“If Kral had not been there, the bears would have eaten the child.”
That was the account given after a bear attack in eastern Turkey, where a livestock guardian dog named Kral intervened long enough for a child to survive.
The story was quickly framed as one of courage, loyalty and protection.
The dog became a hero. And yet elsewhere in Turkey, dogs continue disappearing from public streets under collection campaigns increasingly justified through the language of danger and public safety.
The contrast is becoming impossible to ignore.
In rural parts of Turkey, dogs are still openly recognised as essential. Livestock guardian dogs protect flocks from wolves and bears. Search dogs save lives after earthquakes. Police and military dogs are praised for discipline, intelligence and service. Family dogs are mourned deeply when lost.

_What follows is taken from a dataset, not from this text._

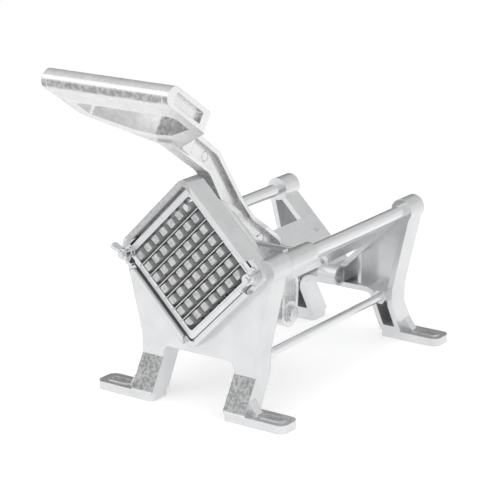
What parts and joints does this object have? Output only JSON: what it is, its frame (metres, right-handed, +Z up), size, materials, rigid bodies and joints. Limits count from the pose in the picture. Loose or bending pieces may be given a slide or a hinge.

But street dogs exist inside a completely different narrative.
The same society capable of celebrating a dog for saving a child’s life can also tolerate a climate where millions of free-roaming dogs are being confined and pushed in to euthanasia.
That contradiction reveals something uncomfortable about how animals are classified. Some are viewed as protectors, some are viewed as symbols of status,
some are viewed as useful and others become politically inconvenient.
The issue is no longer simply about dogs themselves. It is about perception. About which dogs are permitted value and visibility, and which are framed as disposable.
Kral disrupted that simplistic narrative
A dog capable of confronting bears to protect a child does not fit neatly into increasingly aggressive rhetoric surrounding dogs in modern Turkey. Neither do the countless community dogs that spend years living peacefully alongside residents before suddenly vanishing into systems the public rarely sees clearly.
The reality has always been more complicated than the headlines allow.
Dogs in Turkey are deeply woven into everyday life. They exist in villages, industrial areas, farms, ports, neighbourhoods and city streets. They guard, warn, accompany and coexist beside people every single day.
That coexistence has always been imperfect. But it also explains why the national conversation around dogs has become so emotionally charged. Because many people still know, from direct experience, what dogs are capable of giving back.
Kral is being celebrated today because he protected a child from bears.
Elsewhere, other dogs are still fighting simply to survive.